Nur zwei Beispiele von vielen, weit gravierenderen. Man habe sich mit Hinweisen bereits beim Kreisamt für Rettungswesen gemeldet, erklären die anonymen Schreiber, sei dort aber nicht gehört worden.
Intransparente Ausschreibungen?
Der Brief endet mit der Aufforderung, "die öffentliche wie politische Diskussion über die Ausschreibungspraxis im Bundesland Sachsen", fortzuführen. Entscheidungen in mehreren Landkreisen seien "intransparent".
Das Ausschreibungsverfahren in Meißen gefährde "durch billigende Eingriffe in die gewachsenen Strukturen des Ehrenamtes in den Bereichen Katastrophen- und Bevölkerungsschutz, Jugendarbeit, Ausbildung in Erster Hilfe etc."

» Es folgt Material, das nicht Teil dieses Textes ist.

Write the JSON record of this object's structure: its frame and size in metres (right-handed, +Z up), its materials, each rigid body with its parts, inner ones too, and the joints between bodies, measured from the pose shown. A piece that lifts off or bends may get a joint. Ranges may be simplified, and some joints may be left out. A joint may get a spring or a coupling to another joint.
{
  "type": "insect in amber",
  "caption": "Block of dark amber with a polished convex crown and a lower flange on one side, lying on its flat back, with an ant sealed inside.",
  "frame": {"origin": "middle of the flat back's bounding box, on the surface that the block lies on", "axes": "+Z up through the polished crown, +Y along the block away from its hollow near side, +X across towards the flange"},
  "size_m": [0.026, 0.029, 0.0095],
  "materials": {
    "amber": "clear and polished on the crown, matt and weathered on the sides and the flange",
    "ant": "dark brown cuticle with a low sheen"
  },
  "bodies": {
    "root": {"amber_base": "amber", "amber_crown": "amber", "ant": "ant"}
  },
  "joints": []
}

Weder dem sächsischen Landes- und dem Riesaer Ortsverband ist das Schreiben zugegangen, erklärten dort die Verantwortlichen auf Anfrage. Auch beim ASB-Ortsverband in Riesa ist das Schreiben unbekannt.
Weiter äußern wollte sich mit Verweis auf das schwebende Widerspruchsverfahren niemand. Das DRK Sachsen wolle sich nun mit dem Kreisverband wegen der erhobenen Anschuldigungen zusammensetzen.
Keine Belege für Lohndumping
Erhalten hat hingegen das Schreiben die 1. Vergabekammer der Landesdirektion Leipzig, wie bestätigt wurde. Allerdings werden die Vorwürfe dort nicht geprüft - das könnten sie nur, wenn sie von einem unterlegenen Bewerber erhoben würden, und zwar nicht anonym.
Beim vdek Sachsen erklärte Sprecher Dirk Bunzel auf Anfrage, dass sein Verband "die aufgeführten Vorwürfe nicht im Detail bewerten" könne. Für Lohndumping beim DRK gebe es keine belastbaren Hinweise.
"Die bislang durchgeführten Ausschreibungen, und nur bis zu diesem Punkt haben die Krankenkassen einen Einblick, lassen keine Rückschlüsse auf Lohndumping zu."
Der Forderung, das Ausschreibungsverfahren als solches zu überdenken, erteilt der vdek eine Absage. "Die Festschreibung im sächsischen Rettungsdienstgesetz ist keine Überlegung des sächsischen Gesetzgebers, sondern die Konsequenz höchstrichterlicher Entscheidungen."